We also run twitter fiction contests. We give away stuff. We have two free pieces of fresh fiction every single day—serialized novels, short stories, flash fiction, poetry, sometimes even cartoons. We blog. We send out a newsletter. The site gets almost a million hits a month, as of early in our second year.
Anything you’d like to add?
One of our greatest strengths is the collective’s skill base. We have a couple of cover art geniuses. We have geeks who fearlessly tackle Smashwords and Kindle conversion issues. We have saints and goddesses who wrestle with Joomla, our platform, and teach the rest of us how to manage the basic stuff to get our work out there.
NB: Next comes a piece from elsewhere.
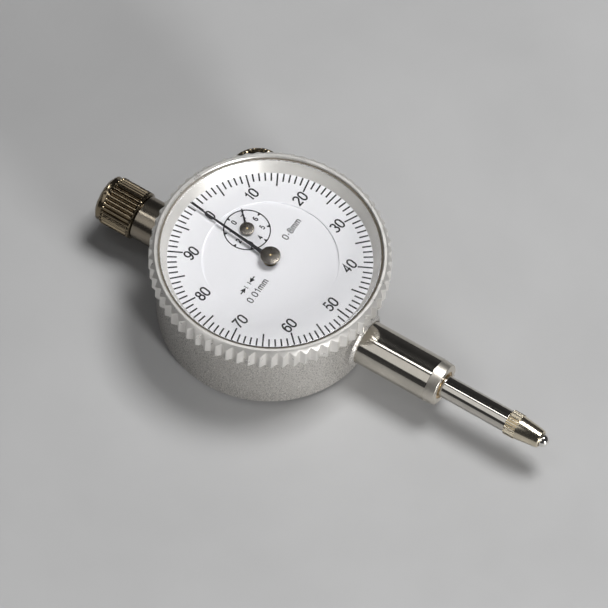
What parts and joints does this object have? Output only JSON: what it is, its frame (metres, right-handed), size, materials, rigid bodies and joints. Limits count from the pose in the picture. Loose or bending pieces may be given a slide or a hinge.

We have PR professionals who work the internet, write PR blasts, talk to the press, and parlay opportunities into mega-opportunities. We have graphic designers and website managers. We have Luddite members with awesome copyediting and editing skills. We’ve even added some highly talented Y-chromosomal authors.
In two years we’ve put out three fiction anthologies: one science fiction Rocket Boy and the Geek Girls, one fantasy Dragon Lords & Warrior Women, and one original shared-world steampunk anthology The Shadow Conspiracy; two nonfiction collections Brewing Fine Fiction and How To Trash Your Writing Career; and we’re well on our way through sequel to The Shadow Conspiracy, a benefit anthology project working with contributors from another online writers’ group Breaking Waves, and a romance anthology Heartbreak Hotel, with at least two more anthologies in the development phase.
In the same two years we’ve published forty-three book-length ebooks by members, for sale on our site, both reprints of OOP work and original work. Many of those ebooks are also in the Smashwords, Kindle, and Kobo catalogs. We trade editing and copyediting on one another’s original fiction, to keep the quality up to published standards. We send each other emails in the middle of the night, howling for help. Everybody gets help. Everybody gives help.
One thing we would like to add is more interactivity with our fan base. That, aside from a major techno-shift to prune the daily chore list, is the next mountain to conquer.